Supplied data →
★ ★ ★ ★ ★

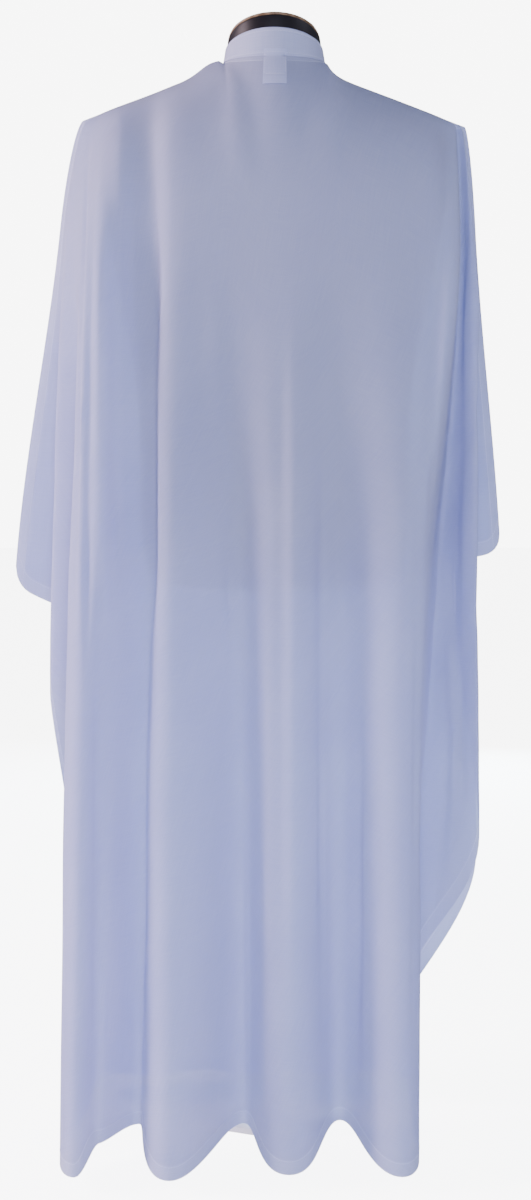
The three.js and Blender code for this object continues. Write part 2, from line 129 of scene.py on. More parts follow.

★ ★ ★ ★ ★

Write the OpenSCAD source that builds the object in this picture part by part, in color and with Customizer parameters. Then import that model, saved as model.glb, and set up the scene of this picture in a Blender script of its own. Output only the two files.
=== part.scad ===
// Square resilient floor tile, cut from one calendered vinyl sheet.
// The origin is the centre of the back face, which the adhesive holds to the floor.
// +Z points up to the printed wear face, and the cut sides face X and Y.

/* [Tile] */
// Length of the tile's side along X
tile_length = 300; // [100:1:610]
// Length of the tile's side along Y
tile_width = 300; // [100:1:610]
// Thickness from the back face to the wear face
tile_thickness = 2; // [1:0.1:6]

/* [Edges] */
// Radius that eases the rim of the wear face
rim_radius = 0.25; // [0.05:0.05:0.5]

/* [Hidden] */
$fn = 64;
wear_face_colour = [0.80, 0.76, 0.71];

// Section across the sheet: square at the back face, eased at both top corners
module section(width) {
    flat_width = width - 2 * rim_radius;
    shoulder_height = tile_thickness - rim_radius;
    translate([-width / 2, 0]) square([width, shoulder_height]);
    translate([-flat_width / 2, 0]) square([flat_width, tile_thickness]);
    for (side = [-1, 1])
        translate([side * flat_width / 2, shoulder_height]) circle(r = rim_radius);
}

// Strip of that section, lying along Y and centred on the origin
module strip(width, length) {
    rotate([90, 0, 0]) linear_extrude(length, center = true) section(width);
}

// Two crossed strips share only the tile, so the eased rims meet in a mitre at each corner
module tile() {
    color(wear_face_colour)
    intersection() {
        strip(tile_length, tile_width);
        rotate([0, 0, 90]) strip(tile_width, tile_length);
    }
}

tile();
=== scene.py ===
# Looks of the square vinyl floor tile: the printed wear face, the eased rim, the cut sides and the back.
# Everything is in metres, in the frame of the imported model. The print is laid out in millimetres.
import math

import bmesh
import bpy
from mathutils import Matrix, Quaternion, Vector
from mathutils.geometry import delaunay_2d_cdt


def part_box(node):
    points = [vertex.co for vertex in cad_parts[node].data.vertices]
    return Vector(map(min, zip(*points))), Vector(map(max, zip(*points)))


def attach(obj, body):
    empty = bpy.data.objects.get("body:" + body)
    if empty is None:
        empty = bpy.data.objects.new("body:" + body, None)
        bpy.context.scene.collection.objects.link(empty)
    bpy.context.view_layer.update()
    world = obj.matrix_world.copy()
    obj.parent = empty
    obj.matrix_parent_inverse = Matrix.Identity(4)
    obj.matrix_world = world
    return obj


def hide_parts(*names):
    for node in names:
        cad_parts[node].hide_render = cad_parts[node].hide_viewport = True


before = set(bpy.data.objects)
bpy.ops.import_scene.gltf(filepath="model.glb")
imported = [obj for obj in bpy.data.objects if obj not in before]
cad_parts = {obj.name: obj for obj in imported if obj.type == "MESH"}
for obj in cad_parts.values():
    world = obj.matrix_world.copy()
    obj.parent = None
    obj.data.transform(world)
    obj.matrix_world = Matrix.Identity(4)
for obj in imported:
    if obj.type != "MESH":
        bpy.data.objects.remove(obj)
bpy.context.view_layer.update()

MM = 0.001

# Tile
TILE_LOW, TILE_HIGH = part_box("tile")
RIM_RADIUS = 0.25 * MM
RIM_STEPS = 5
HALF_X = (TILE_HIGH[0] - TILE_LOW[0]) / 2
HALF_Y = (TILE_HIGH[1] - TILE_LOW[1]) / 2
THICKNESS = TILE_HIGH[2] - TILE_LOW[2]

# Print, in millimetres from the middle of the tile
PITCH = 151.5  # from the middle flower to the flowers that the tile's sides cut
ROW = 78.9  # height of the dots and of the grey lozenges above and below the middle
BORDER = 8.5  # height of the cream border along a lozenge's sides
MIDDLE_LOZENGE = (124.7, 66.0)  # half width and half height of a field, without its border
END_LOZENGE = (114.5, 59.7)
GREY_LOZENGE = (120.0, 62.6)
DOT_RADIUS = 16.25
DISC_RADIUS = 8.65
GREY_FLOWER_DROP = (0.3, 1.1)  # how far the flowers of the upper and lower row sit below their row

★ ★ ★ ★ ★

Written request → The lines to quote run from the one containing "obj.parent = empty" to the one containing "THICKNESS = TILE_HIGH[2] - TILE_LOW[2]". Quote them exactly, with both of those lines, and nothing else.

Exercise answer →
    obj.parent = empty
    obj.matrix_parent_inverse = Matrix.Identity(4)
    obj.matrix_world = world
    return obj


def hide_parts(*names):
    for node in names:
        cad_parts[node].hide_render = cad_parts[node].hide_viewport = True


before = set(bpy.data.objects)
bpy.ops.import_scene.gltf(filepath="model.glb")
imported = [obj for obj in bpy.data.objects if obj not in before]
cad_parts = {obj.name: obj for obj in imported if obj.type == "MESH"}
for obj in cad_parts.values():
    world = obj.matrix_world.copy()
    obj.parent = None
    obj.data.transform(world)
    obj.matrix_world = Matrix.Identity(4)
for obj in imported:
    if obj.type != "MESH":
        bpy.data.objects.remove(obj)
bpy.context.view_layer.update()

MM = 0.001

# Tile
TILE_LOW, TILE_HIGH = part_box("tile")
RIM_RADIUS = 0.25 * MM
RIM_STEPS = 5
HALF_X = (TILE_HIGH[0] - TILE_LOW[0]) / 2
HALF_Y = (TILE_HIGH[1] - TILE_LOW[1]) / 2
THICKNESS = TILE_HIGH[2] - TILE_LOW[2]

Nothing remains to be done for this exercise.